This post makes use of the political triad (Right, Conservative, Left) proposed in a previous post.
What seems clear is, that over the last 40 years of the Pro-Corporate Right (and its talk of ‘markets’) being dominant, ‘ordinary people’ have been marginalised from political and economic processes. Median wages have stagnated, share of wealth has declined, housing has become largely unaffordable, social services have become persecutory, developers can over-ride locals with impunity, people’s objections are largely ignored, and so on. Yet we are all are surrounded by displays of great wealth and squander. Over these last 40 years, the Right has engineered massive change to benefit the wealthy, to break any ties of obligation the wealthy have to any other portion of society, and to break any checks and balances the system had developed. They have succeeded in that aim, to a greater degree than they probably thought possible, yet they appear to want to continue that path until the end of the world.

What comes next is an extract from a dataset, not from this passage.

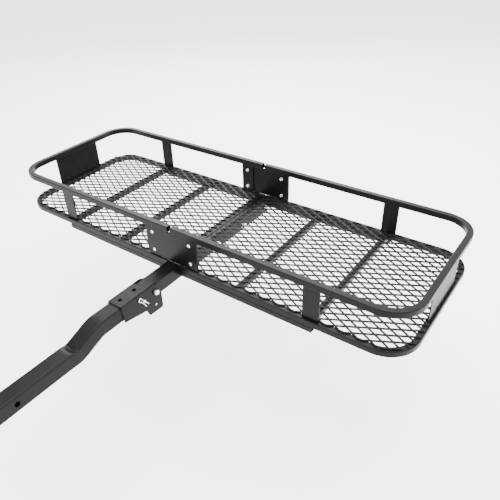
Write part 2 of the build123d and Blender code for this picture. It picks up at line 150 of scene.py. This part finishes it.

Both Conservatives and the Left are unhappy with this result. However, rather than blame their own attempts at allying with the power of the Right, they both blame the other.
Conservatives wonder why minorities are supposed to get priority when white workers are loosing out, and the Left saying “white privilege”, while true, is not an answer; everyone should feel they are advancing together. They will never feel that under the Right, because, to the Right, wages are a cost and ordinary people are a potential obstruction; both should be eliminated no matter what hardships that brings. Today, hard working people can hold two jobs and still only just support their families. The current system is failing everyone.
Conservatives are suspicious about climate change as, so far, all the big changes put forward by the Right have not benefitted any ordinary people. It is reasonable to suspect that if climate change is dealt with in the normal way, it will hurt people yet again – that is how things work nowadays. If the left makes dealing with climate, a matter of capitalism as usual, then this is probably going to be true. If they make it a matter of challenging capitalism, then they also face problems of gaining support as it is unclear how change will be carried out.
Conservatives generally fear that if they break with their support of the Right, then they will completely loose influence, or they try and convince themselves that they will eventually win over the Right, but all that happens is that they become corrupt and throw conservation aside. They may need to remember that there is no compromise between God and Mammon. Wealth is not ‘the good’.
The Left tends to blame the supposed stupidity, racism and small mindedness of Conservatives for their failure. The apparent inability of Labor to analyse its failings in the last election, and the number of Labor supporters apparently blaming the Greens is extraordinary. The Greens did not lose Labor’s election, Labor did.
But again, this ‘stupid’ attack on Conservatives misses the reality, that ordinary people are resentful of their decline in power, income and position, and are suspicious of grand plans and experts who have harmed them (remember all those experts who said free markets would benefit everyone?). That the Left also attempted to ally with the Right, does not help here. As is the case with conservatives, the alliance only ends in corruption, and support for plutocracy not democracy. The whole point of Left existence is lost.
I’m not denying that Conservatives and the Left have real disagreements, what I am suggesting is that those disagreements are not more severe than the disagreements they both have with the Right. The Right is good at lying, making false promises, and running the other two sides against each other, so distrust is easily stirred. However, if either Conservatives or the Left wish to survive, then they have to ally with each other. There is no future for either of them if they don’t – at best we will get more of the same. However, 40 years of Right dominance, show that it is much more likely that things will get far worse for the rest of us if we allow things to continue as they are. There is no chance anything will spontaneously recover.